When the most recent kidnapping is the half-human daughter of a very powerful Fae, he will join Charles, Anna and the FBI in seeking out these killers. Even with the help of the Fae and the Boston pack, they might be too late to stop these killers who have been hunting the top predators for decades.

THOUGHTS:
I do love Patricia Briggs’s characters and although there is not much cross-over with her Mercy Thompson series, they are occurring consecutively. Beginning in Mercy Thompson’s Frost Burned, the Fae have secluded themselves on their Reservations declaring themselves separate from the United States. I didn’t understand what I has missed about that, but it appears that I missed this book which will explain what happens between the Fae and the humans.

My favorite scene from this book involves Anna and Bran. I loved that Anna has grown so confident in her year with Charles and so protective of him, that she stands up to Bran and even though he is very angry since he can’t force Anna (an Omega) to back down, she won’t until he all but begs her to walk about before she sends him into a rage where he might hurt her. This is not the same woman who was abused in Chicago and was afraid if anyone looked at her twice. She is not completely healed, but she has come a long way. Charles’s self-torture will do some damage to their relationship and cause Anna to flip flop between fighting against Charles and a revisit of her own self-doubts that maybe he doesn’t want her anymore.

We also meet some new characters, who we will see again in Dead Heat, but I will save that review until closer to the release date.

Like the Mercy Thompson series, I did a binge reading on this series and am very sad to have caught up, including the next release Dead Heat. With only one release per year, it will be some time before the next book is out. *sob*


Favorite Scene:

“Go home,” Bran Cornick growled at Anna.

No one who saw him like this would ever forget what lurked behind the Marrok’s mild-mannered facade. But only people who were stupid–or desperate–would risk raising his ire to reveal the monster behind the nice-guy mask. Anna was desperate.

“When you tell me you will quit calling on my husband to kill people,” Anna told him doggedly. She didn’t yell, she didn’t shout, but she wasn’t going to give up easily.

Clearly, she’d finally pushed him out to the very narrow edges of his last shred of civilized behavior.

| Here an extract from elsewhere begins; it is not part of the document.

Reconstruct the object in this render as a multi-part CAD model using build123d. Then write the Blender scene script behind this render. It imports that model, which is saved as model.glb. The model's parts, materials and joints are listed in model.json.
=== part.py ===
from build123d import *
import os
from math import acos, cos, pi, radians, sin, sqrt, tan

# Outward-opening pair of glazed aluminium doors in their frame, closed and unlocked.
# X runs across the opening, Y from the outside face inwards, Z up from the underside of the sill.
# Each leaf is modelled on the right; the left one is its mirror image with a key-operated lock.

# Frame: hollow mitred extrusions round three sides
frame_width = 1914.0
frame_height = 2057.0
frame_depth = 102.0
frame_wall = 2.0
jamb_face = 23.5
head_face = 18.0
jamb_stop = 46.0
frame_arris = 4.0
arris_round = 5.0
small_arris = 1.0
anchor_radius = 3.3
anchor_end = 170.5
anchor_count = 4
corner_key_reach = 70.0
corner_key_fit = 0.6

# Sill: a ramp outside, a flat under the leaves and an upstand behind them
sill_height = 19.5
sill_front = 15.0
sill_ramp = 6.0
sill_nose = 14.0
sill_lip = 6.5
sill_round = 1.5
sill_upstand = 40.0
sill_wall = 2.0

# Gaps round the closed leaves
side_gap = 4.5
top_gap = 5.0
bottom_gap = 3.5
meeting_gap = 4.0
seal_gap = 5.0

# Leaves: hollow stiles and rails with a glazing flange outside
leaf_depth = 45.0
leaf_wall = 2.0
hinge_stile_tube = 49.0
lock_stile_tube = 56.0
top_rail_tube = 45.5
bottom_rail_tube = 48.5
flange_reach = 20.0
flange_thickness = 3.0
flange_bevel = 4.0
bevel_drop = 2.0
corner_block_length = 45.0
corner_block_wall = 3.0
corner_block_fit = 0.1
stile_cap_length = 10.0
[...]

He closed his eyes, turned his head away from her, and said, in a very gentle voice, “Anna. Go home and cool off.” Go home until he cooled off was what he meant. Bran was Anna’s father-in-law, her Alpha, and also the Marrok who rules all the werewolf packs in his part of the world by the sheer force of his will.

“Bran–“

His power unleashed with his temper, and the five other wolves, not counting Anna, who were in the living room of his house dropped to the floor, even his mate, Leah. They bowed their heads and tipped them slightly to the side to expose their throats.

Though he made no outward move, the speed of their surrender testified to Bran’s anger and his dominance–and only Anna, somewhat to her surprise at her own temerity, stayed on her feet. When Anna had first come to Aspen Creek, beaten and abused as she’d been, if anyone had yelled at her, she’d have hidden in a corner and not come out for a week.

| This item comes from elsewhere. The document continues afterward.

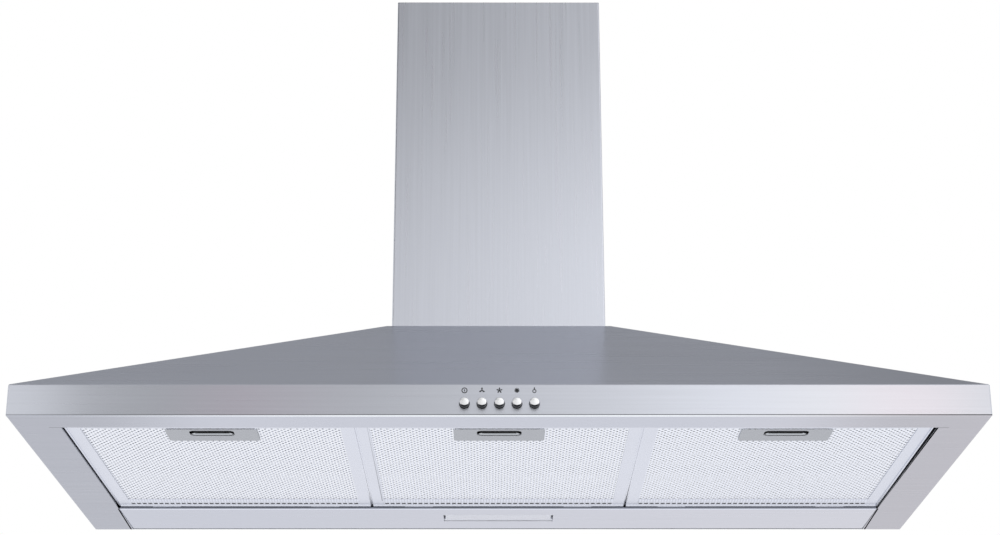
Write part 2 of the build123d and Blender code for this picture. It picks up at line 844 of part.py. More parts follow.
def junction_box():
    """Box on the back plate for the supply and the motor's wires, open at the front."""
    half = box_length / 2
    inside = half - box_wall
    rear, front = -back_thickness, -back_thickness - box_depth
    low, high = box_base, box_base + box_height
    box = block(box_x - half, box_x + half, front, rear, low, high)
    box -= block(
        box_x - inside, box_x + inside, front - 1, rear - box_wall, low + box_wall, high - box_wall)
    y = (rear + front) / 2
    box -= rod_x(gland_thread + fit_gap, box_x - half - 1, box_x - inside + 1, y, gland_z())
    return box - rod_x(capacitor_stud + fit_gap, box_x + inside - 1, box_x + half + 1, y, capacitor_z())


def gland_z():
    return box_base + gland_height


def capacitor_z():
    return box_base + capacitor_radius + sheet


def junction_lid():
    """Flat lid with four screw heads."""
    half = box_length / 2
    rear = -back_thickness - box_depth
    front = rear - box_lid
    low, high = box_base, box_base + box_height
    lid = block(box_x - half, box_x + half, front, rear, low, high)
    for x in (box_x - half + lid_screw_inset, box_x + half - lid_screw_inset):
        for z in (low + lid_screw_inset, high - lid_screw_inset):
            lid += rod_y(lid_screw_inset / 2, x, front - lid_screw_head, front, z)
    return lid


def terminal_block():
    """Screw terminals, each a pair of wells in one moulded strip."""
    rear = -back_thickness - box_wall
    front = rear - terminal_depth
    x0 = box_x - terminal_count * terminal_pitch / 2
    z = box_base + box_height / 2
    reach = terminal_height / 2
    strip = block(x0, x0 + terminal_count * terminal_pitch, front, rear, z - reach, z + reach)
    for i in range(terminal_count):
        x = x0 + (i + 0.5) * terminal_pitch
        for well_z in (z - reach / 2, z + reach / 2):
            strip -= rod_y(terminal_well, x, front - 1, front + terminal_depth / 3, well_z)
    return strip


def cable_gland():
    """Entry for the supply cable, with a hexagon nut outside the box."""
    x = box_x - box_length / 2
    y = -back_thickness - box_depth / 2
    end = x + box_wall + gland_tail
    gland = rod_x(gland_thread, x - gland_length, end, y, gland_z())
    nut = extrude(Plane.YZ * RegularPolygon(gland_radius, 6), -gland_nut)
    gland += Pos(x, y, gland_z()) * nut
    return gland - rod_x(gland_bore, x - gland_length - 1, end + 1, y, gland_z())


def capacitor():
    """Motor capacitor, held by its stud and a nut in the junction box's side."""
    x = box_x + box_length / 2
    y = -back_thickness - box_depth / 2
    can = rod_x(capacitor_radius, x, x + capacitor_length, y, capacitor_z())
    can = fillet(can.edges().filter_by(GeomType.CIRCLE), can_round)
    inner = x - box_wall
    can += rod_x(capacitor_stud, inner - 2 * capacitor_nut, x + 1, y, capacitor_z())
    return can + rod_x(2 * capacitor_stud, inner - capacitor_nut, inner, y, capacitor_z())


def lamp_driver():
    """Supply for the light, on the back plate at the other side."""
    half = driver_length / 2
    rear = -back_thickness
    low, high = box_base, box_base + driver_height
    body = block(driver_x - half, driver_x + half, rear - driver_depth, rear, low, high)
    for side in (-1, 1):
        x0, x1 = sorted((driver_x, driver_x + side * (half + driver_foot)))
        body += block(x0, x1, rear - box_wall, rear, low, high)
    front_edges = body.edges().filter_by(Axis.X).group_by(Axis.Y)[0]
    return fillet(front_edges, can_round)


def main():
    os.makedirs("parts", exist_ok=True)
    save("canopy_shell", canopy_shell())
    save("back_plate", back_plate())
    save("light_panel", light_panel())
    save("lamp_lens", lamp_lens())
    save("lamp_housing", lamp_housing())
    save("led_board", led_board())
    for i, name in enumerate(filter_names):
        x = (i - (filter_count - 1) / 2) * filter_pitch
        save(f"{name}_frame", filter_frame(x))
        save(f"{name}_face_mesh", face_mesh(x))
        save(f"{name}_mesh_pack", *mesh_pack(x))
        save(f"{name}_handle", handle_plate(x))
        save(f"{name}_latch", latch(x))
        save(f"{name}_latch_spring", latch_spring(x))
    for name, x in zip(button_names, button_places()):
        save(name, button(x))
    save("switch_block", switch_block())
    save("switch_strap", switch_strap())
    save("blower_casing_left", scroll_half(-1))
    save("blower_casing_right", scroll_half(1))
    save("blower_screws", *blower_screws())
    save("inlet_ring_left", inlet_ring(-1))
    save("inlet_ring_right", inlet_ring(1))
    save("inlet_guard", inlet_guard())
    save("impeller", impeller())
    save("motor", motor())
    save("motor_shaft", motor_shaft())
    save("motor_spider", motor_spider())
    save("outlet_collar", outlet_collar())
    save("flap_rod", flap_rod())
    save("front_flap", flap(-1))
    save("rear_flap", flap(1))
    save("lower_cover", cover(0, canopy_height, chimney_top))
    save("upper_cover", cover(upper_inset(), canopy_height + upper_lift, upper_top()))
    save("upper_bracket", upper_bracket())
    save("junction_box", junction_box())
    save("junction_lid", junction_lid())
    save("terminal_block", terminal_block())
    save("cable_gland", cable_gland())
    save("capacitor", capacitor())
    save("lamp_driver", lamp_driver())


main()
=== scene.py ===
"""A wall-mounted chimney range hood: filter meshes, push buttons, trim, finishes and studio.

Laid out as an add-on and run as a script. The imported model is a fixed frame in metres."""

import math

import bmesh
import bpy
from mathutils import Matrix, Vector


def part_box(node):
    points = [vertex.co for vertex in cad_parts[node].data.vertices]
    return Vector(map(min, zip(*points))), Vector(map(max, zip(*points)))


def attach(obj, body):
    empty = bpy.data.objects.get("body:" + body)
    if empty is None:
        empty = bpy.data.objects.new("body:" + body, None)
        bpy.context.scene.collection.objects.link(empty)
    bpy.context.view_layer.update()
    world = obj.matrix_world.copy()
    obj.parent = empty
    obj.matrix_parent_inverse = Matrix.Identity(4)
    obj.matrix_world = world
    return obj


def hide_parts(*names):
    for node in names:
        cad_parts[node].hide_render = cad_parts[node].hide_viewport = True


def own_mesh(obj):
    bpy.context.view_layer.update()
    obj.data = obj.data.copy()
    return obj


bl_info = {
    "name": "Chimney range hood",
    "version": (1, 0, 0),
    "blender": (4, 5, 0),
    "location": "3D View > Sidebar > Hood",
    "description": "Filter meshes, push buttons, trim, finishes and studio of a range hood",
    "category": "Object",
}

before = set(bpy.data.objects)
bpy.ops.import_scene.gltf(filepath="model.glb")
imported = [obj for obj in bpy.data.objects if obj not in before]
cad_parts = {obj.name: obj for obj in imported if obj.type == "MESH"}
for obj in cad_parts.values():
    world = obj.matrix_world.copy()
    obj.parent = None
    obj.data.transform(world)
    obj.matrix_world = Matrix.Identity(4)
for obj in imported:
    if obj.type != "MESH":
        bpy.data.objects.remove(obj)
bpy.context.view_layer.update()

MM = 0.001
FILTERS = ("filter_left", "filter_centre", "filter_right")
BUTTONS = ("power_button", "low_button", "medium_button", "high_button", "light_button")
SIDE_BORDER = 13.0 * MM  # of a filter frame, at its front and both sides
REAR_BORDER = 21.0 * MM
BORDER_RISE = 1.5 * MM  # from the lowest point of a frame's hooks to the underside of its border
PANEL_GAP = 1.05 * MM  # between a frame's rear edge and the light panel's bead
WINDOW_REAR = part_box("light_panel")[0].y - PANEL_GAP - REAR_BORDER
MERGE_REACH = 0.01 * MM  # points of neighbouring copies that are closer than this are merged


def linear(code):
    """An sRGB hex colour as linear red, green, blue and alpha."""
    values = [int(code[i : i + 2], 16) / 255 for i in (1, 3, 5)]
    linears = [v / 12.92 if v <= 0.04045 else ((v + 0.055) / 1.055) ** 2.4 for v in values]
    return (*linears, 1.0)


WHITE, BLACK = linear("#FFFFFF"), linear("#000000")
GAP_SHADE = linear("#25272C")  # painted shade of the gap along a cut edge of a sheet
WARM_REFLECTION = (1.07, 1.015, 0.98, 1.0)  # multiplies steel with a painted warm reflection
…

She met Bran’s eyes and bared her teeth at him as the wave of his power brushed past her like a spring breeze. Not that she wasn’t properly terrified, but not of Bran. Bran, she knew, would not really hurt her if he could help it, no matter what her hindbrain tried to tell her.

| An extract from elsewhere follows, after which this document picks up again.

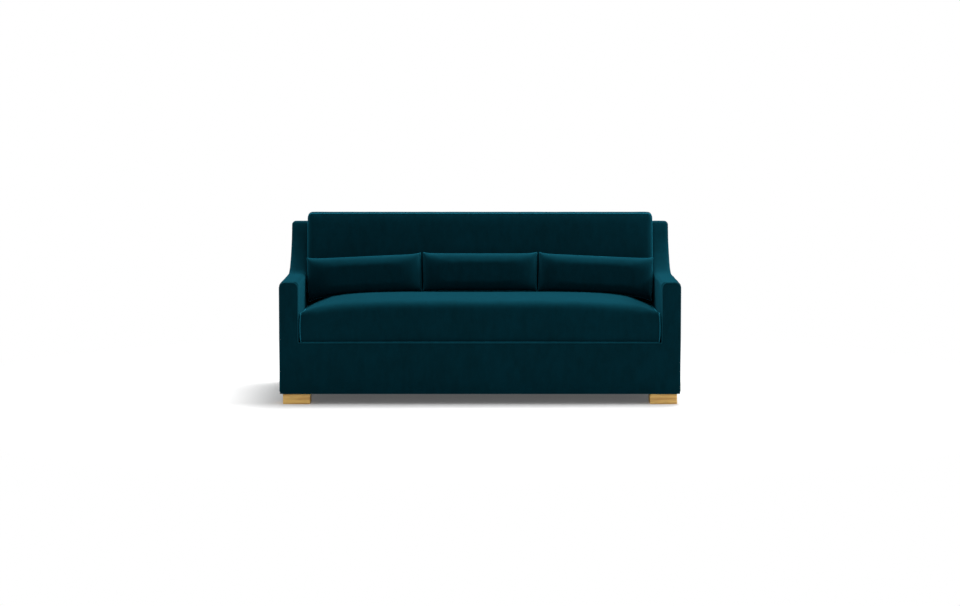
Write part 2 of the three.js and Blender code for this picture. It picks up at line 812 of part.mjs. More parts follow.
// A knife-edged pillow about its own middle, its rear flattened where it leans
function pillowGeometry(inset, segments) {
  return formedBox(segments, (p) => {
    const u = spread(p.x);
    const w = spread(p.z);
    const fullAcross = 1 - Math.abs(u) ** pillowEdgePower;
    const fullUp = 1 - Math.abs(w) ** pillowEdgePower;
    const full = (fullAcross * fullUp) ** pillowBlend;
    const halfSeam = Math.max(pillowSeam - inset, fit) / 2;
    const front = halfSeam + (pillowFrontBulge - inset) * full;
    const rear = halfSeam + (pillowRearBulge - inset) * Math.min(pillowRearFlatShare * full, 1);
    p.x = u * (pillowWidth / 2 - 2 * inset - pillowPinch * (1 - w ** 2));
    p.z = w * (pillowHeight / 2 - 2 * inset - pillowPinch * (1 - u ** 2));
    p.y = p.y < 0 ? -front : rear;
  });
}

// A filled cushion: its cover with a zip opening, and the filling inside the cover
function coverWithOpening(outer, inner, opening) {
  return geometryOf(solidOf(outer).subtract(solidOf(inner)).subtract(solidOf(opening)));
}

function addSeatCushion() {
  const zipZ = seatBottom + seatSideHeight / 2;
  const zip = block(-zipShare * seatHalfWidth, zipShare * seatHalfWidth,
    seatRearY - seatTuck - seatDrawIn - 2 * seatCover, seatRearY + overrun, zipZ, zipZ + zipHeight);
  const cover = coverWithOpening(seatGeometry(0, seatSteps.cover),
    seatGeometry(seatCover, seatSteps.lining), zip);
  const core = seatGeometry(seatCover + fit, seatSteps.lining);
  addPiece(cushionGroup, 'seat_cushion_cover', cover, finishes.velvet);
  addPiece(cushionGroup, 'seat_cushion_core', core, finishes.foam);
}

function addBackCushion() {
  const middleY = backFaceY(backCushionBottom) - backCushionThickness / 2;
  const zip = block(-zipShare * seatHalfWidth, zipShare * seatHalfWidth, middleY,
    middleY + zipHeight, backCushionBottom - overrun, backCushionBottom + 2 * backCushionCover);
  const cover = coverWithOpening(backCushionGeometry(0, backCushionSteps.cover),
    backCushionGeometry(backCushionCover, backCushionSteps.lining), zip);
  const core = backCushionGeometry(backCushionCover + fit, backCushionSteps.lining);
  addPiece(cushionGroup, 'back_cushion_cover', cover, finishes.velvet);
  addPiece(cushionGroup, 'back_cushion_core', core, finishes.fibre);
}

// A pillow's place at a height, against the back cushion's front
function pillowPlace(side, centreZ) {
  const place = new THREE.Object3D();
  const lean = (pillowSeam / 2 + pillowRearBulge + fit) / Math.cos(backLean);
  place.position.set(side * (pillowWidth + pillowGap), backCushionFrontPlaneY(centreZ) - lean, centreZ);
  place.rotation.set(-backLean, side * pillowRoll, 0);
  place.updateMatrix();
  return place;
}

// Lowers or lifts a pillow until its lowest point just clears the seat
function settledPillow(geometry, side) {
  const positions = geometry.attributes.position;
  const point = new THREE.Vector3();
  let centreZ = seatBottom + seatHeight + pillowHeight / 2;
  for (let pass = 0; pass < settlingPasses; pass++) {
    const place = pillowPlace(side, centreZ);
    let lift = -Infinity;
    for (let i = 0; i < positions.count; i++) {
      point.fromBufferAttribute(positions, i).applyMatrix4(place.matrix);
      lift = Math.max(lift, seatTopZ(point.x, point.y) - point.z);
    }
    centreZ += lift + fit;
  }
  return pillowPlace(side, centreZ);
}

function addPillows() {
  const outer = pillowGeometry(0, pillowSteps.cover);
  const zip = block(-zipShare * pillowWidth / 2, zipShare * pillowWidth / 2, -zipHeight / 2,
    zipHeight / 2, -pillowHeight, -pillowHeight / 2 + 4 * pillowCover + pillowPinch);
  const cover = coverWithOpening(outer, pillowGeometry(pillowCover, pillowSteps.lining), zip);
  const insert = pillowGeometry(pillowCover + fit, pillowSteps.lining);
  for (const [label, side] of [['left', -1], ['middle', 0], ['right', 1]]) {
    const place = settledPillow(outer, side);
    const pieces = [
      addPiece(cushionGroup, `lumbar_pillow_cover_${label}`, cover, finishes.velvet),
      addPiece(cushionGroup, `lumbar_pillow_insert_${label}`, insert, finishes.fibre),
    ];
    for (const piece of pieces) {
      piece.position.copy(place.position);
      piece.rotation.copy(place.rotation);
    }
  }
}

addRails();
addBackFrame();
addArmFrame();
addFeet();
addSprings();
addWebbing();
addArmCovers();
addFrontCover();
addBackCovers();
addDeckAndDustCover();
addSeatCushion();
addBackCushion();
addPillows();

export default sofa;
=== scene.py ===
# A three-seat sofa in dark teal velvet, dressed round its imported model.
# Metres, +Z up, X across the width, the front towards -Y, as in the frame.
import json
import math

import bmesh
import bpy
from mathutils import Matrix, Vector, noise


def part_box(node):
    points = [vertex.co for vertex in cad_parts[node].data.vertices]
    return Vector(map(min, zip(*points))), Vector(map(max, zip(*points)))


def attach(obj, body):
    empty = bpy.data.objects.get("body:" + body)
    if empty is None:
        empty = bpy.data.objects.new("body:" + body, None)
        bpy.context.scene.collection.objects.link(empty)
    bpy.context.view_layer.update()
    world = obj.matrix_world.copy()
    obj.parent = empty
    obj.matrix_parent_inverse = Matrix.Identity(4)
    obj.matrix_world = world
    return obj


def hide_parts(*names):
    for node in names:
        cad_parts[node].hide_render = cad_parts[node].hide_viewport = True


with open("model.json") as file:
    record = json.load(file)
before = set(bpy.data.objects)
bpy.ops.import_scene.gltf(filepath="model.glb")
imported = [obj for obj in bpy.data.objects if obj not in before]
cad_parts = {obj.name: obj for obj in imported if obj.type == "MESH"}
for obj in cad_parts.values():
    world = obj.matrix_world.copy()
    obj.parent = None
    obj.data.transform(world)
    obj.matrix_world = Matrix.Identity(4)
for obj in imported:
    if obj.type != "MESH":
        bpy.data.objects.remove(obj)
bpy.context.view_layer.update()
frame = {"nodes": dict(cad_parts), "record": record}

# Sizes that the frame's nodes give
ARM_LOW, ARM_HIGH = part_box("arm_cover_right")
FRONT_LOW, FRONT_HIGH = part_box("front_cover")
OUTSIDE_LOW, OUTSIDE_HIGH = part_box("outside_back_cover")
INSIDE_LOW, INSIDE_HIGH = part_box("inside_back_cover")
DECK_LOW, DECK_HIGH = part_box("deck_pad")
CLOTH_LOW, CLOTH_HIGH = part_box("dust_cover")
BACK_CUSHION_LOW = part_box("back_cushion_cover")[0].z

FRONT_Y = FRONT_LOW.y
REAR_Y = OUTSIDE_HIGH.y
SIDE_X = ARM_HIGH.x
ARM_INNER_X = ARM_LOW.x
FRAME_TOP = ARM_HIGH.z
BODY_BOTTOM = ARM_LOW.z
DECK_TOP = DECK_HIGH.z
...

She was terrified for her mate. “You are wrong,” Anna told him. “Wrong. Wrong. Wrong. And you are determined not to see it until he is broken beyond repair.”

“Grow up, little girl,” Bran snarled, and now his eyes–bright gold leaching out his usual hazel–were focused on her instead of the fireplace in the wall. “Life isn’t a bed of roses and people have to do hard jobs. You knew what Charles was when you married him and when you took him as your mate.”

He was trying to make this about her, because then he wouldn’t have to listen to her. He couldn’t be that blind, just too stubborn. So his attempt to alter the argument–when there should be no argument at all–enraged her.

“Someone in here is acing like a child, and it isn’t me,” she growled right back at him.

Bran’s return snarl was wordless.

“Anna, shut up,” Tag whispered urgently, his big body limp on the floor where his orange dreadlocks clashed with the maroon of the Persian rug. He was her friend and she trusted the berserker’s judgment on most things. Under other circumstances she’d have listened to him, but right now she had Bran so angry he couldn’t speak–so she could get a few words in past his stubborn, inflexible mind.

“I know my mate,” she told her father by marriage. “Better than you do. He will break before he disappoints you or fails to do his duty. You have to stop this because he can’t.”

When Bran spoke, his voice was a toneless whisper. “My son will not bend or break. He has done his job for a century before you were even born, and he’ll be doing it a century from now.”

“His job was to dispense justice,” she said. “Even if it meant killing people he could do it. Now he is merely an assassin. His prey cling to his feet repentant and redeemable. They weep and beg for mercy that he can’t give. It is destroying him,” she said starkly. “And I’m the only one who sees it.”

Bran flinched. And for the first time, she realized that Charles wasn’t the only one suffering under the new, harsher rules the werewolves had to live by.

“Desperate times,” he said grimly, and Anna hoped that she’d broken through. But he shook off the momentary softness and said, “Charles is stronger than you give him credit for. You are a stupid little girl who doesn’t know as much as she things she does. Go home before I do something I’ll regret later. Please.”

It was that brief break that told her this was useless. He did know. He did understand, and he was hoping against hope that Charles could hold out. Her anger fled and left…despair.